SERES ORGÂNICOS –
Os animais, racionais ou não, seguem o seu inexorável curso: nascem, crescem, se reproduzem. E morrem. É a ordem natural das coisas no planeta terra. Os vegetais, nas suas demandas de sobrevivência e reprodutibilidade, são menos complexos que aqueles. Presos às suas raízes físicas eles sobrevivem, de forma passiva. Assim, modulam seus ciclos biológicos às custas da clorofila, da água e da luz. Também, através da força do vento espalhando pólen; aquela espécie de poeira fina que nos causam espirros alérgicos; esvoaçada das anteras das plantas floríferas e cuja função é fecundar óvulos, e que representa o elemento masculino da sexualidade vegetal; e do onipresente poder da gravidade, empurrando sementes em direção ao solo. Assim se mantém a vida. Se com orgasmo ou não, só Deus sabe. Sobrevivemos nós com nossas raízes móveis. Dependentes da seleção natural e dos atos sexuais a dois. Presos a um Neodarwinismo cruel onde a justiça é dura e cega; onde a ereção peniana segue trajetória idêntica, e é muito mais respeitada.

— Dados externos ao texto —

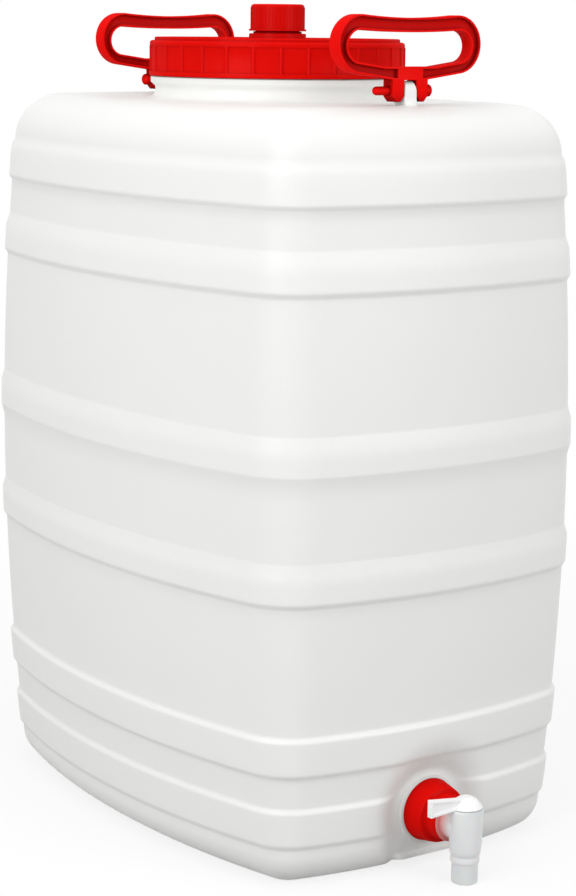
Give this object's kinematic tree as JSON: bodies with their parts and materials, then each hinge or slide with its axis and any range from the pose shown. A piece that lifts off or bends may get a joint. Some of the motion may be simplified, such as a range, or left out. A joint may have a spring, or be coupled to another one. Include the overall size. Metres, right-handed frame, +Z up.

Acordar todo santo dia e agradecer ao tal do Criador por mais vinte e quatro horas de vida faz bem à cabeça. Mas o diabo é que o método a nós imposto pela natureza implica ações e movimentos de livre arbítrio. Desde o “doce fazer nada” até aquele “vai-e-vem gostoso”. Até gozar! Alguns fazem sexo consigo mesmo. Funciona. Acho só um pouco humilhante, na terceira idade, ter que se usar os óculos para perto pra ver a foto. E um tanto frustrante ao final. Mas vai fundo, sem remorso, pois faz bem à saúde. Não sou eu quem diz essas coisas. Todo médico sabe disso. Aliás , todo o mundo sabe. É essencial tratar bem o corpo. E trabalhar bem o espírito. Essencial ter corpo e alma em união estável. Para o cérebro funcionar melhor, é imprescindível despertar a alegria e a autoestima latente dentro de você. Afinal, nossos sentimentos se originam no cérebro e não no coração. Hoje a gente lida com o tempo de uma forma completamente diferente. Você acha que a vida moderna atrapalha? – “Ah ! mas o corre e corre da vida moderna atrapalha o meio de campo”, dizem. Discordo. A vida na Idade Média era um horror. As pessoas morriam de doenças que hoje são consideradas banais. O sofrimento era muito maior. As pessoas morriam em casa com dor. Hoje existem remédios fortíssimos. Ninguém mais sofre demasiadamente. Neste ponto, a vida moderna é uma maravilha. Se sabe hoje em dia que a duração de vida de cada um está dimensionada no campo genético. No sentido em que já se sabe da eventual alta possibilidade de morte por patologias específicas. O genoma está a falar mais alto, excetuados os incontornáveis “acidentes de percurso”.
E o que fazer para melhorar a qualidade de vida? Evitar exageros é um bom começo: na bebida, nas drogas socialmente permissíveis ou não, na comida, no mau humor, nas reclamações da vida, nos sonhos, na arrogância. Pular o poço da ambição desmedida o mais cedo possível. Conselho um tanto difícil de se dar, esse aqui. Mas parece que eu o pulei, quando era novo, acredite.
O cérebro vai se adaptando aos estímulos que recebe, e às suas necessidades. Você vê pais reclamando que os filhos não saem da internet. Mas eles têm de fazer isso porque o cérebro deles funciona assim, com uma rapidez até então desconhecida. Eles têm de entrar nesse clique senão vão ficar para trás. Isso faz parte do mundo em que a gente vive. E o cérebro correndo atrás, se adaptando.
Você acha que nós somos uma das últimas gerações que vai envelhecer à moda antiga? Talvez, sim. Acho que vamos morrer iguais, longevos e “envelhecendo” cada vez menos. As pessoas irão bem até morrer. Até a falência total dos órgãos. Como uma vela se apagando. É isso o que se espera. Macróbios saudáveis . Ninguém quer ver velhice e decadência juntas. Se você puder ir bem mentalmente, com saúde, e bom aspecto físico, até o dia da morte, seria ótimo. Andar e correr ao ar livre, academias, calistenias várias; treinadores físicos personalizados segundo especificações dadas pelo usuário; padres, psiquiatras, psicólogos, psicanalistas, leitura, meditação estão aí. Pra ajudar nisso. Sentar à mesa para o banquete da vida e suas consequências é inevitável. Mas com dignidade, por favor. Afinal, somos os animais mais perfeitos. Seres orgânicos feitos de carbono. Somos cinzas de supernovas extintas. E, ironia das ironias, as monumentais pedras que pensam. Fazer o quê?